Canımı sıkan şeyler var:
Türkiye'de siyasetin kalitesi yükselmedikçe, kanımca hiç bir şey iyiye gitmez.
Bu çok açık ve net.
Son örneklere bakalım:
Seçim yapıldı ve bitti.
Yeni parlamento oluştu. Parlamenterler yemin etiler.
Parlamenter düzeni yıkan parlamenterlerin yeni düzende yer kapma gayretkeşliğini gördükçe zaten içimiz bulanıyordu.
Yemin edilirken bir de baktık; İyi Parti milletvekillerinden iki kişi, Sayın Bahçeli'nin elini öpüyor...
Diyebilirsiniz ki "Bunda ne var; kötü bir şey değil ki bu!"
Bana göre de evet.
Evet de; bu zamana değin Sayın Bahçeli'ye onca laf söylemelerin, ithamlarda bulunmanın anlamı neydi?
Bu efendiler değil miydi milletin karşısına çıkıp oy isterken, MHP'ye ve Bahçeli'ye etmedikleri sözleri bırakmayan!
AKP ile ittifak nedeniyle yerden yere vuran...
O halde demek ki bu kişiler, milleti yanıltarak, onları kandırarak; var olan durumdan yararlanarak oy gaspında mı bulundular demeliyiz şimdi?

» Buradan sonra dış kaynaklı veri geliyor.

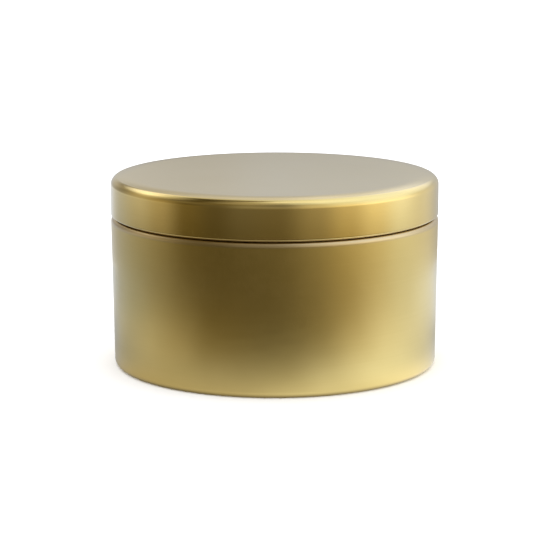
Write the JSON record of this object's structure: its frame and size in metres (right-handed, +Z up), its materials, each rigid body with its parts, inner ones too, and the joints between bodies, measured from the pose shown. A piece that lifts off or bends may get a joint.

Ya seçimlerden hemen sonra İyi Parti'li kimi milletvekillerinin ve kurucu kişiliklerin, AKP'ye göz kırpmalarına ve sanki cumhur ittifakının küçük ortağına muhtaç değilsiniz, biz de varız demeye getirmelerine ne demeli?
Buraya kadar mıydı her şey yani?
Sonra CHP'nin haline bakın:
Seçimden hemen sonra halkın onca destek verdiği Sayın Muharrem İnce'nin halktan uzak duruşunu, ketumiyetini; son ana kadar kazandık, kazanıyoruz, öndeyiz; ikinci tura kalıyoruz diye diye halkın yanıltılmasını; seçimin yapıldığı gün bitmeden havlu atıp "Adam kazandı kardeşim!" tivitlerinin atılışını; sonra da ortadan liderlerin kaybolup kendilerine gönül veren kişilere karşı bir teşekkürü etmek için bile günlerce bekleyişlerini...
Sonra kurultay olacak, olmayacak tartışmalarını ve dünden yarına birbirini tutmayan tuhaf tavırları...
Olmuyor kardeşim, olmuyor.
Demokrasimiz kör topaldı; iyice felce uğradı işte bu samiyetsiz görüntülerden...
Bana göre, bu seçimi Türk Demokrasi Tarihi'nin en ibret verici seçimi olmuştur.
Ortaya çıkan yeni sistemin, Türk demokrasisi için uygun olmadığına inanıyorum:
Buna bir de siyasetçimizin tutarsızlığı, dünden bugüne yanar döner halleri eklenince, iyice içimi bulantılar alıyor.
Evet, içim bulanıyor.
Gerçeğe gerçek:
Kaybeden ne yazık ki Türk demokrasisi ve halk olmuştur.
Ben şahsen, halkın önemli bir kesiminin yaralandığını ve iradelerinin halkın istencin dışında bir temsiliyete evrildiğini düşünüyorum. 
Yadsıyamam:
Canım sıkılıyor bu çirkin şeylere, hem de çok...
Muhalefet umut olamıyorsa, demokrasiden mi söz edilir kardeşim.